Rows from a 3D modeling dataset
====

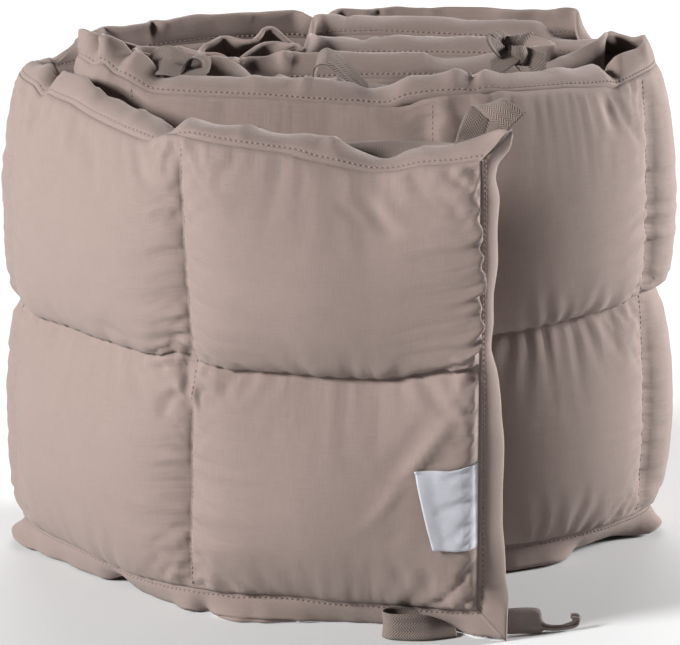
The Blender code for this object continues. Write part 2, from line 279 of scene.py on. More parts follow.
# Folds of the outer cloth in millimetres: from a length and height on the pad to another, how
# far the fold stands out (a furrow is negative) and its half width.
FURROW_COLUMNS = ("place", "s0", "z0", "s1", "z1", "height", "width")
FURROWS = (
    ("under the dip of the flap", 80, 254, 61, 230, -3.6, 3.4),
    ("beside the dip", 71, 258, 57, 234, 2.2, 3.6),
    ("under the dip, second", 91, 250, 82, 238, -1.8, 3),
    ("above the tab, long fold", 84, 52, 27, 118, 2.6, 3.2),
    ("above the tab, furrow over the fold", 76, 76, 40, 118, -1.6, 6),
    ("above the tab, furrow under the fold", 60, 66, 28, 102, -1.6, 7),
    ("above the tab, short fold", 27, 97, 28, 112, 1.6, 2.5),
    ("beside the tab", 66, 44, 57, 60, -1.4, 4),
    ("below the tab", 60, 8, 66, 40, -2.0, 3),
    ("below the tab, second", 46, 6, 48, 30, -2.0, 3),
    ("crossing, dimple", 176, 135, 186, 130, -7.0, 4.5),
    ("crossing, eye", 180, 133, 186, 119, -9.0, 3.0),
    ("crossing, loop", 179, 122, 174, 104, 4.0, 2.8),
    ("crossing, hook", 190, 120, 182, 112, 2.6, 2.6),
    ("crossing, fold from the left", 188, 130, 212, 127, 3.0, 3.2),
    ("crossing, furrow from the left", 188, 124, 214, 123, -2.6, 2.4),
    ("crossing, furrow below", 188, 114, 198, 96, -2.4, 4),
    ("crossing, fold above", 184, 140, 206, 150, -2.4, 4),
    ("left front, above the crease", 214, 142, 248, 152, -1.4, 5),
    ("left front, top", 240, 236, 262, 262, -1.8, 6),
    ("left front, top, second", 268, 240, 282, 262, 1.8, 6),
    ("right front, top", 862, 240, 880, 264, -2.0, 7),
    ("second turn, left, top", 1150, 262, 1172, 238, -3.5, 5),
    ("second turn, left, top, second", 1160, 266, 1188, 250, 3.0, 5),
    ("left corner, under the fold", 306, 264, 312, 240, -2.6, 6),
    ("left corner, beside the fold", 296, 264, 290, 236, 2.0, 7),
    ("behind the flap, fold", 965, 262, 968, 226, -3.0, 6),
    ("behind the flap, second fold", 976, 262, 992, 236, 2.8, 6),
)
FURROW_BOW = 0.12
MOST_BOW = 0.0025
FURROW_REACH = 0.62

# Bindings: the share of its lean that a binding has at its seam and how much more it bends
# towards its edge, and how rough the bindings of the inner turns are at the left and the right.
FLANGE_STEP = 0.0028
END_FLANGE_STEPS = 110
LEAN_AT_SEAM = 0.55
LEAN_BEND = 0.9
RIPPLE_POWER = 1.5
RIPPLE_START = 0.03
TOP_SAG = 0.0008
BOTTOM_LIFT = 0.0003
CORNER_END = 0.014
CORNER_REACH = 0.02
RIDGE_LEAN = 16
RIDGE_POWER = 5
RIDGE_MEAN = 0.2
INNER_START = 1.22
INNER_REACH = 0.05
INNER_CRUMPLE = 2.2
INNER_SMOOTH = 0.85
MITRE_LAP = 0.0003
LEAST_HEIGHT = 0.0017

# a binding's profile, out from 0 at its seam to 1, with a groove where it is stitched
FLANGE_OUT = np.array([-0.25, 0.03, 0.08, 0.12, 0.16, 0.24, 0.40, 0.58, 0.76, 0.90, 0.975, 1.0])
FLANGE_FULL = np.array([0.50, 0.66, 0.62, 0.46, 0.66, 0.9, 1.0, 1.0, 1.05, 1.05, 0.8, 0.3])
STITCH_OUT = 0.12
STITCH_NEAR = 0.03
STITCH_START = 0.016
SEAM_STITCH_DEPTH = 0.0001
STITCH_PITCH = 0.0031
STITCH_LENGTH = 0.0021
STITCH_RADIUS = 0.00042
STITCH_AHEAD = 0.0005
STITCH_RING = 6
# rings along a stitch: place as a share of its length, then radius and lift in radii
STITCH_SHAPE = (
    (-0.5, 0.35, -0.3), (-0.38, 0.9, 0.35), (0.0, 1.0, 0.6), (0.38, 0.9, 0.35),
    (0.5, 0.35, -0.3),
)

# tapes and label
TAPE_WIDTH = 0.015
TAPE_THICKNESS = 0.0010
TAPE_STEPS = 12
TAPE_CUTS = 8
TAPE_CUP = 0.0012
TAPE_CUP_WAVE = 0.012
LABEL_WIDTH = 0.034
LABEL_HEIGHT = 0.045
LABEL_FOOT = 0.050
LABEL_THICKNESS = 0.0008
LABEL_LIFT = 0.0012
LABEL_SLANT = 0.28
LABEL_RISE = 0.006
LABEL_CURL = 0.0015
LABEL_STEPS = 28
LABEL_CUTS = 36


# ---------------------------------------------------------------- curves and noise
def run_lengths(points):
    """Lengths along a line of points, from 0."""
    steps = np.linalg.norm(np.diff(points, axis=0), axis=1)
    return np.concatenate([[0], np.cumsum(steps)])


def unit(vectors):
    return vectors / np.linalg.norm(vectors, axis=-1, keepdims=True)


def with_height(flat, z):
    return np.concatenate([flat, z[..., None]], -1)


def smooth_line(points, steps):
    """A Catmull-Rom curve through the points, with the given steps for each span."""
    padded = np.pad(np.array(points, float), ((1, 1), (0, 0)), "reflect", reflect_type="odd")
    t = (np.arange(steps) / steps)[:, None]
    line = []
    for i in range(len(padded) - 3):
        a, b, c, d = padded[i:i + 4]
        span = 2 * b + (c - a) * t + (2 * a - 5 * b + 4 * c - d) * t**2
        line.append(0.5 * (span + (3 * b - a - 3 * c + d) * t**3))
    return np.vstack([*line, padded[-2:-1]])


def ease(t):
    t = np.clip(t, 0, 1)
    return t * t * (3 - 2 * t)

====

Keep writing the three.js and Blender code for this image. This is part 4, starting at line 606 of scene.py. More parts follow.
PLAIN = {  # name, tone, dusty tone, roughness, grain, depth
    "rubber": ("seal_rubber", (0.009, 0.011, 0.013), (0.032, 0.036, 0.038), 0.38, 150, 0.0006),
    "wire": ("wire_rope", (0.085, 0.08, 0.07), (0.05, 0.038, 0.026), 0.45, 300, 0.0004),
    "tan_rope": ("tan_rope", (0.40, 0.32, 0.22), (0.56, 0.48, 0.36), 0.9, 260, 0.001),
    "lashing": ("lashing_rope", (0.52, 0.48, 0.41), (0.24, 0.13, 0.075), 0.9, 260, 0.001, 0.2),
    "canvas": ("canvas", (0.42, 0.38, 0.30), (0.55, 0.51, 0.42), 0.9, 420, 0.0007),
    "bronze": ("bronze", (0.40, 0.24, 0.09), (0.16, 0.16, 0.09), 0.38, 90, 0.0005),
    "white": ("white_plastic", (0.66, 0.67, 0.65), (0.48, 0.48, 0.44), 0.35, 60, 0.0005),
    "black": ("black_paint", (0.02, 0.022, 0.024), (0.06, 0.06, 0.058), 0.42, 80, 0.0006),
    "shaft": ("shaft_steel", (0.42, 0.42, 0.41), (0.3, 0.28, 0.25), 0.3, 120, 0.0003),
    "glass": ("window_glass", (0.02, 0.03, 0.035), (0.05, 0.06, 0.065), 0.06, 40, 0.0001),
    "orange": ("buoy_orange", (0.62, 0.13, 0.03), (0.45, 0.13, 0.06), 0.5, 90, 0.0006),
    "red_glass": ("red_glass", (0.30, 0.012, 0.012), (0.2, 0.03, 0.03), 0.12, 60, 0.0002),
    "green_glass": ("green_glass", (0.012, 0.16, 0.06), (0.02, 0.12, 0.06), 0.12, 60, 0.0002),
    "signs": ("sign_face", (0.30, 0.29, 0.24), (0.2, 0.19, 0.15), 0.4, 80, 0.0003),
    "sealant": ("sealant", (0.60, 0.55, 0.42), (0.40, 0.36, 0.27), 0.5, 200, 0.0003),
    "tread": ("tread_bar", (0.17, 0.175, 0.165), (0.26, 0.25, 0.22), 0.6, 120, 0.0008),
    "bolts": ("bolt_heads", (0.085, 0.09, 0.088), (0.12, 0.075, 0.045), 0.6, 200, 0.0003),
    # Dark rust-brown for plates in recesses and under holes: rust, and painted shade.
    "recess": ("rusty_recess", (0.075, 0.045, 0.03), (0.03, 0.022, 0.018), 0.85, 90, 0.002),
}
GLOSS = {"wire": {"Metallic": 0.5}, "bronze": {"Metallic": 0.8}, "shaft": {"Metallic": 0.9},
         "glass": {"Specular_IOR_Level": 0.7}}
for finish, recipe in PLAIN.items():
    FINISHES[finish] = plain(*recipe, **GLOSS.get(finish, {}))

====

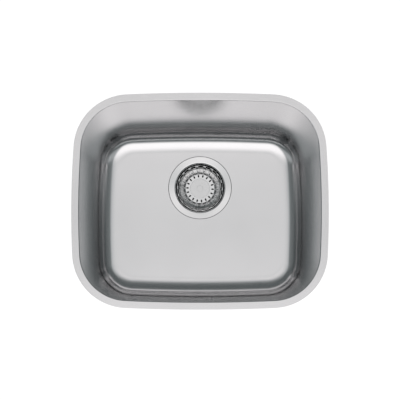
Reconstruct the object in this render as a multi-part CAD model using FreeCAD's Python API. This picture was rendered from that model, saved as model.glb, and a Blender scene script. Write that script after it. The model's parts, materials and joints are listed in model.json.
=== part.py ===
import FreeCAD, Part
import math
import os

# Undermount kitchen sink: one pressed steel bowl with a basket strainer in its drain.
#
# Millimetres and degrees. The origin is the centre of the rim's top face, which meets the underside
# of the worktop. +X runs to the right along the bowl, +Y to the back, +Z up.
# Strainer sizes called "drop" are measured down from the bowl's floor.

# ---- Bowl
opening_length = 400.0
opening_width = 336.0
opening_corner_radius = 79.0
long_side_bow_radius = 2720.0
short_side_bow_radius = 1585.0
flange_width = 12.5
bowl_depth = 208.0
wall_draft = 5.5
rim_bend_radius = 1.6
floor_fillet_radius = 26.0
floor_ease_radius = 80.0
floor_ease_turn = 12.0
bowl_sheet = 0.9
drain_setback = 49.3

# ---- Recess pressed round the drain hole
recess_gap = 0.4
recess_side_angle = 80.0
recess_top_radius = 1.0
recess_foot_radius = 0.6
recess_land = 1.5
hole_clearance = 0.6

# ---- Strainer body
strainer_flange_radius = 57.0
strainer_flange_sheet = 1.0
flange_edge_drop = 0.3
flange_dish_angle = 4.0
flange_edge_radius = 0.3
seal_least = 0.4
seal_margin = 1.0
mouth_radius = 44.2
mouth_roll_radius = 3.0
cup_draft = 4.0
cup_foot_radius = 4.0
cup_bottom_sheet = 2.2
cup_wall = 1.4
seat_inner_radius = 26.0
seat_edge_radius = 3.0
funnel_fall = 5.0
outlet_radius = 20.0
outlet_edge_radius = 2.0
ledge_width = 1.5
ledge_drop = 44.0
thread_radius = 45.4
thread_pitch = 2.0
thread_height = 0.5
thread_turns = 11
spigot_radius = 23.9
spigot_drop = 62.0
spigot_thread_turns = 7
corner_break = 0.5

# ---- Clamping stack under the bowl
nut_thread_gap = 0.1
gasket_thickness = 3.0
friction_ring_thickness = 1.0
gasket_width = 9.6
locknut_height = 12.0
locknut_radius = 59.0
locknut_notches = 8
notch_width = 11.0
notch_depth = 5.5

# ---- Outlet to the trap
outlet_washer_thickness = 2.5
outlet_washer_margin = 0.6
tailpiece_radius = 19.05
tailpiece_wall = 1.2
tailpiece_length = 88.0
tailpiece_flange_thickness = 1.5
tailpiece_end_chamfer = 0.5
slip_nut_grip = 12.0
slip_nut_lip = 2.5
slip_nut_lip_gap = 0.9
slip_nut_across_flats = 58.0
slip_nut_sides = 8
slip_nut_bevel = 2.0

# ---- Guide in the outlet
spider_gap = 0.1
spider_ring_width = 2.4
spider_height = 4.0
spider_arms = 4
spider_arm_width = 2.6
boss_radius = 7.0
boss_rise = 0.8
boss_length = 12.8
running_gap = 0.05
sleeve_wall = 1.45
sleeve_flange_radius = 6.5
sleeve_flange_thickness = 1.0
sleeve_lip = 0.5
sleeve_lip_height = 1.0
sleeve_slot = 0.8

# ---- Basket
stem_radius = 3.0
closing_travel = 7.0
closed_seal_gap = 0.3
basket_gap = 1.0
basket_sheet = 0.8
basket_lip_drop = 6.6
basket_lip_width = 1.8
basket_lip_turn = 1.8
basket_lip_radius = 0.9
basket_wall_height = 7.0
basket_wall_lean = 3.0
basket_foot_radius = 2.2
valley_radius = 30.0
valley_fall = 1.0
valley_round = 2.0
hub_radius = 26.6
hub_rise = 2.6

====

Retype the records above, but only those lines that fall between the line containing "The Blender code" and the line containing "FURROW_REACH = 0.62", with both of those lines included, exactly as written.

The Blender code for this object continues. Write part 2, from line 279 of scene.py on. More parts follow.
# Folds of the outer cloth in millimetres: from a length and height on the pad to another, how
# far the fold stands out (a furrow is negative) and its half width.
FURROW_COLUMNS = ("place", "s0", "z0", "s1", "z1", "height", "width")
FURROWS = (
    ("under the dip of the flap", 80, 254, 61, 230, -3.6, 3.4),
    ("beside the dip", 71, 258, 57, 234, 2.2, 3.6),
    ("under the dip, second", 91, 250, 82, 238, -1.8, 3),
    ("above the tab, long fold", 84, 52, 27, 118, 2.6, 3.2),
    ("above the tab, furrow over the fold", 76, 76, 40, 118, -1.6, 6),
    ("above the tab, furrow under the fold", 60, 66, 28, 102, -1.6, 7),
    ("above the tab, short fold", 27, 97, 28, 112, 1.6, 2.5),
    ("beside the tab", 66, 44, 57, 60, -1.4, 4),
    ("below the tab", 60, 8, 66, 40, -2.0, 3),
    ("below the tab, second", 46, 6, 48, 30, -2.0, 3),
    ("crossing, dimple", 176, 135, 186, 130, -7.0, 4.5),
    ("crossing, eye", 180, 133, 186, 119, -9.0, 3.0),
    ("crossing, loop", 179, 122, 174, 104, 4.0, 2.8),
    ("crossing, hook", 190, 120, 182, 112, 2.6, 2.6),
    ("crossing, fold from the left", 188, 130, 212, 127, 3.0, 3.2),
    ("crossing, furrow from the left", 188, 124, 214, 123, -2.6, 2.4),
    ("crossing, furrow below", 188, 114, 198, 96, -2.4, 4),
    ("crossing, fold above", 184, 140, 206, 150, -2.4, 4),
    ("left front, above the crease", 214, 142, 248, 152, -1.4, 5),
    ("left front, top", 240, 236, 262, 262, -1.8, 6),
    ("left front, top, second", 268, 240, 282, 262, 1.8, 6),
    ("right front, top", 862, 240, 880, 264, -2.0, 7),
    ("second turn, left, top", 1150, 262, 1172, 238, -3.5, 5),
    ("second turn, left, top, second", 1160, 266, 1188, 250, 3.0, 5),
    ("left corner, under the fold", 306, 264, 312, 240, -2.6, 6),
    ("left corner, beside the fold", 296, 264, 290, 236, 2.0, 7),
    ("behind the flap, fold", 965, 262, 968, 226, -3.0, 6),
    ("behind the flap, second fold", 976, 262, 992, 236, 2.8, 6),
)
FURROW_BOW = 0.12
MOST_BOW = 0.0025
FURROW_REACH = 0.62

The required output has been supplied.